_Given instruction_:
Please output exactly the lines of the material from the first through the line containing "head_r = head_dia / 2", and nothing more.
+---+
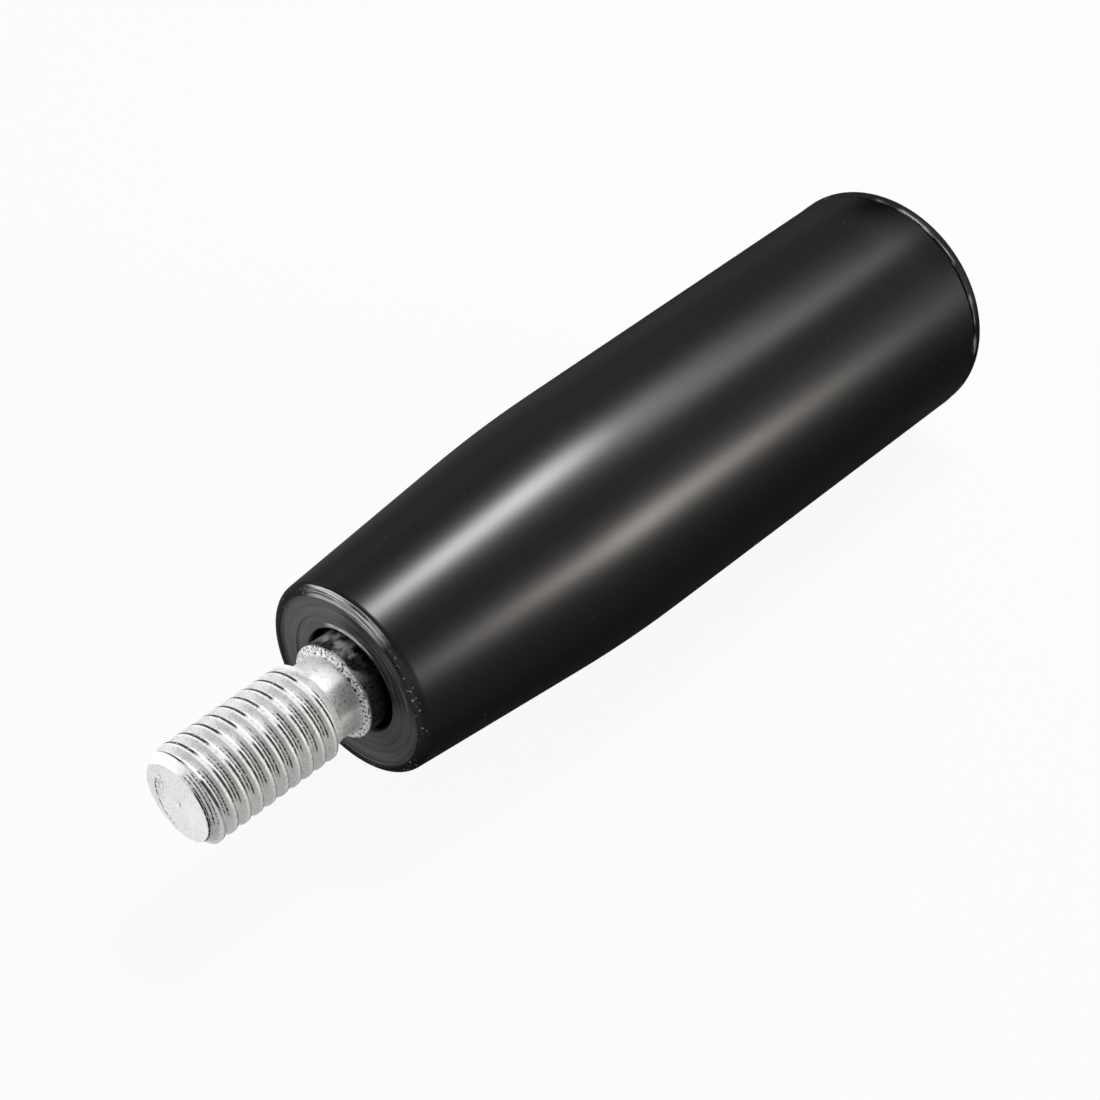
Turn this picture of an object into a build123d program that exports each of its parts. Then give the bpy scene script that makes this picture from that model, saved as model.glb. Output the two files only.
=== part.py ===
# Revolving machine handle: a moulded grip that turns freely on a headed steel spindle.
# The spindle goes in from the far end, and an end cap pressed into the grip covers its head.
# Lengths are in millimetres. The axis lies level along X, as on an upright handwheel, with +Z up.
# The origin is the middle of the spindle's shoulder. The grip lies on the +X side of it, and
# the threaded stud points to -X, into the machine.
import os

from build123d import *

os.makedirs("parts", exist_ok=True)

# Threaded stud, M10 x 1.5, drawn plain at its crest diameter
thread_dia = 10.0
thread_len = 15.4
tip_chamfer = 0.9
neck_dia = 8.2
neck_len = 3.3
neck_corner = 0.3

# Shank and head of the spindle
shank_dia = 10.0
shoulder_stand = 1.8
shoulder_chamfer = 0.1
head_dia = 16.0
head_len = 8.0
head_chamfer = 0.6
head_corner = 0.4
key_size = 8.0
key_depth = 5.0

# Grip: a slim front cone that swells into a long, nearly straight rear
grip_len = 85.4
front_dia = 20.7
swell_dia = 26.5
swell_at = 28.8
rear_dia = 28.1
swell_radius = 160.0
rim_round = 1.1
face_recess = 0.3
rear_chamfer = 0.25
mouth_depth = 2.5
mouth_chamfer = 0.3
bore_lead = 0.5

# End cap
cap_flange = 1.6
cap_proud = 0.1
cap_edge = 0.7
spigot_len = 6.0
spigot_wall = 2.2
spigot_lead = 0.4

# Clearances
running_gap = 0.05
end_play = 0.15
mouth_gap = 0.5
head_gap = 0.5

# Radii of the spindle
thread_r = thread_dia / 2
neck_r = neck_dia / 2
shank_r = shank_dia / 2
head_r = head_dia / 2

# Radii of the grip and the end cap, whose spigot is a press fit in the head's pocket
bore_r = shank_r + running_gap
mouth_r = shank_r + mouth_gap
pocket_r = head_r + head_gap
front_r = front_dia / 2
swell_r = swell_dia / 2
rear_r = rear_dia / 2
cap_r = rear_r + cap_proud
spigot_r = pocket_r

# Places along the axis, from the stud's tip to the end cap's outer face
thread_x = -neck_len
tip_x = thread_x - thread_len
rim_x = shoulder_stand
face_x = rim_x + face_recess
mouth_x = face_x + mouth_depth
swell_x = rim_x + swell_at
rear_x = rim_x + grip_len
cap_x = rear_x + cap_flange
spigot_x = rear_x - spigot_len
head_x = spigot_x - end_play
head_front_x = head_x - head_len
pocket_x = head_front_x - end_play


# Spindle: turned from bar, with a hexagon socket in the head for tightening it from the far end
with BuildPart() as spindle:
    with BuildSketch(Plane.XY):
        with BuildLine():
            half_run_in = (thread_r - neck_r) / 2
            Polyline(
                (tip_x, 0),
                (tip_x, thread_r - tip_chamfer),
                (tip_x + tip_chamfer, thread_r),
                (thread_x - half_run_in, thread_r),
                (thread_x + half_run_in, neck_r),
                (-neck_corner, neck_r),
                (0, neck_r + neck_corner),
                (0, shank_r - shoulder_chamfer),
                (shoulder_chamfer, shank_r),
                (head_front_x - head_corner, shank_r),
                (head_front_x, shank_r + head_corner),
                (head_front_x, head_r),
                (head_x - head_chamfer, head_r),
                (head_x, head_r - head_chamfer),
                (head_x, 0),
                close=True,
            )
        make_face()
    revolve(axis=Axis.X)
    with BuildSketch(Plane.YZ.offset(head_x)):
        RegularPolygon(radius=key_size / 2, side_count=6, major_radius=False)
    extrude(amount=-key_depth, mode=Mode.SUBTRACT)
spindle.part.label = "spindle"
export_step(spindle.part, "parts/spindle.step")


# Grip: moulded in one piece, with the front face turned down inside its rounded rim
with BuildPart() as grip:
    with BuildSketch(Plane.XY):
        with BuildLine():
            lip_r = front_r - rim_round
            FilletPolyline(
                (rear_x - rear_chamfer, rear_r),
                (swell_x, swell_r),
                (rim_x, front_r),
                (rim_x, lip_r),
                radius=[swell_radius, rim_round],
            )
            Polyline(
                (rim_x, lip_r),
                (face_x, lip_r),
                (face_x, mouth_r + mouth_chamfer),
                (face_x + mouth_chamfer, mouth_r),
                (mouth_x, mouth_r),
                (mouth_x, bore_r),
                (pocket_x - bore_lead, bore_r),
                (pocket_x, bore_r + bore_lead),
                (pocket_x, pocket_r),
                (rear_x, pocket_r),
                (rear_x, rear_r - rear_chamfer),
                (rear_x - rear_chamfer, rear_r),
            )
        make_face()
    revolve(axis=Axis.X)
grip.part.label = "grip"
export_step(grip.part, "parts/grip.step")


# End cap: a flange that closes the grip's far end, on a hollow spigot that traps the head. Its
# outer edge is broken by two bevels.
with BuildPart() as end_cap:
    with BuildSketch(Plane.XY):
        with BuildLine():
            first_bevel = 0.3 * cap_edge
            Polyline(
                (cap_x, 0),
                (cap_x, cap_r - cap_edge),
                (cap_x - first_bevel, cap_r - first_bevel),
                (cap_x - cap_edge, cap_r),
                (rear_x, cap_r),
                (rear_x, spigot_r),
                (spigot_x + spigot_lead, spigot_r),
                (spigot_x, spigot_r - spigot_lead),
                (spigot_x, spigot_r - spigot_wall),
                (rear_x, spigot_r - spigot_wall),
                (rear_x, 0),
                close=True,
            )
        make_face()
    revolve(axis=Axis.X)
end_cap.part.label = "end_cap"
export_step(end_cap.part, "parts/end_cap.step")
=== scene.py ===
import math

import bmesh
import bpy
import numpy as np
from mathutils import Matrix, Vector


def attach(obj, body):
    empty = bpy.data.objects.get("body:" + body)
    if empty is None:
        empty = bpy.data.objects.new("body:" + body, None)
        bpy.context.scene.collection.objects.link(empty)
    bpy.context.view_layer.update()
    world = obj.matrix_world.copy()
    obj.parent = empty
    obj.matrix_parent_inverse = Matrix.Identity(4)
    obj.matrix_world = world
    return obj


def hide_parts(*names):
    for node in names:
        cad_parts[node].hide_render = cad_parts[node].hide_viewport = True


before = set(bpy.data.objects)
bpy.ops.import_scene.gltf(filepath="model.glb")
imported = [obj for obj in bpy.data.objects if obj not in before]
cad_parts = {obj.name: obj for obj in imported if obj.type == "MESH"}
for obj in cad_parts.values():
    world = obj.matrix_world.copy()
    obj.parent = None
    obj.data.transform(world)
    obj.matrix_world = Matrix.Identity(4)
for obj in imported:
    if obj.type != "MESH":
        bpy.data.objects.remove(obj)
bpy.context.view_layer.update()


# Spindle. Turned from steel bar in one piece: a rolled M10 x 1.5 stud, an undercut neck, the
# shank that the grip turns on, and a head with a hexagon socket. It is zinc plated all over.
# Lengths in this file are in millimetres, with x measured along the axis from the shoulder.
mm = 0.001
stud_steps = 144
tip_x = -18.7
tip_chamfer = 0.9
tip_r = 4.1
centre_mark_r = 0.52
centre_mark_depth = 0.16
cut_y = -0.93
cut_z = -0.08
thread_start_x = tip_x + tip_chamfer
thread_end_x = -3.25
thread_end_degrees = 60
thread_r = 5.0
thread_root_r = 4.1
thread_pitch = 1.5
thread_crest_x = -3.43
crest_half = 0.23
crest_round = 0.16
root_round = 0.13
flank_line_gap = 0.18
tip_line_gap = 0.24
neck_x = -2.73
neck_r = 4.1
shank_r = 5.0
head_front_x = 73.05
head_x = 81.05
head_r = 8.0
socket_face_r = 5.4
key_r = 4.0
key_floor_x = 76.05
drill_r = 3.5
drill_depth = 0.9
weld_gap = 0.0004
sharp_edge_degrees = 32
zinc_white = (0.93, 0.93, 0.925)
dirt_and_shade_colour = (0.03, 0.03, 0.03)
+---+
_Solution to this exercise_:
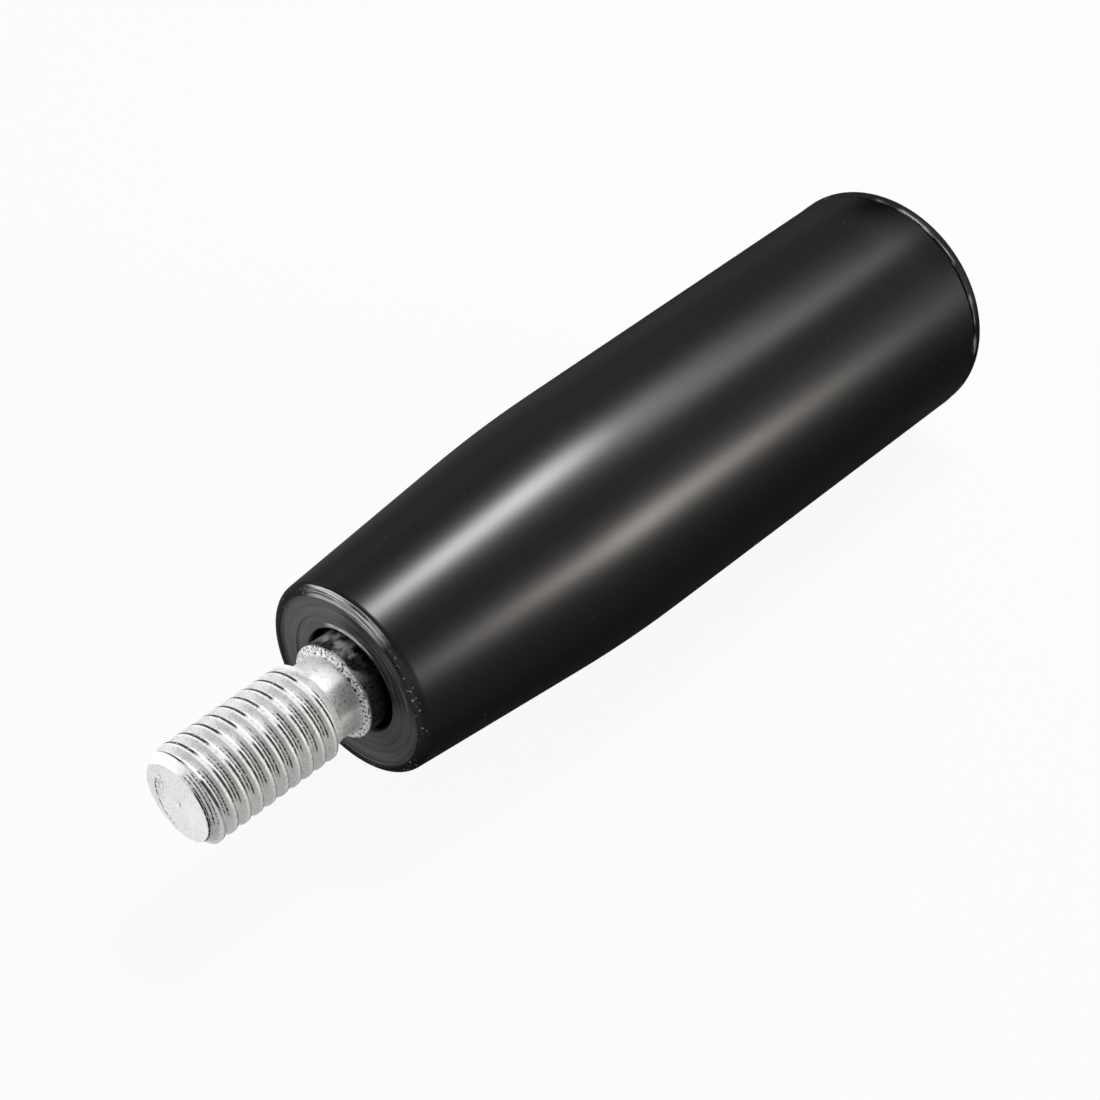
Turn this picture of an object into a build123d program that exports each of its parts. Then give the bpy scene script that makes this picture from that model, saved as model.glb. Output the two files only.
=== part.py ===
# Revolving machine handle: a moulded grip that turns freely on a headed steel spindle.
# The spindle goes in from the far end, and an end cap pressed into the grip covers its head.
# Lengths are in millimetres. The axis lies level along X, as on an upright handwheel, with +Z up.
# The origin is the middle of the spindle's shoulder. The grip lies on the +X side of it, and
# the threaded stud points to -X, into the machine.
import os

from build123d import *

os.makedirs("parts", exist_ok=True)

# Threaded stud, M10 x 1.5, drawn plain at its crest diameter
thread_dia = 10.0
thread_len = 15.4
tip_chamfer = 0.9
neck_dia = 8.2
neck_len = 3.3
neck_corner = 0.3

# Shank and head of the spindle
shank_dia = 10.0
shoulder_stand = 1.8
shoulder_chamfer = 0.1
head_dia = 16.0
head_len = 8.0
head_chamfer = 0.6
head_corner = 0.4
key_size = 8.0
key_depth = 5.0

# Grip: a slim front cone that swells into a long, nearly straight rear
grip_len = 85.4
front_dia = 20.7
swell_dia = 26.5
swell_at = 28.8
rear_dia = 28.1
swell_radius = 160.0
rim_round = 1.1
face_recess = 0.3
rear_chamfer = 0.25
mouth_depth = 2.5
mouth_chamfer = 0.3
bore_lead = 0.5

# End cap
cap_flange = 1.6
cap_proud = 0.1
cap_edge = 0.7
spigot_len = 6.0
spigot_wall = 2.2
spigot_lead = 0.4

# Clearances
running_gap = 0.05
end_play = 0.15
mouth_gap = 0.5
head_gap = 0.5

# Radii of the spindle
thread_r = thread_dia / 2
neck_r = neck_dia / 2
shank_r = shank_dia / 2
head_r = head_dia / 2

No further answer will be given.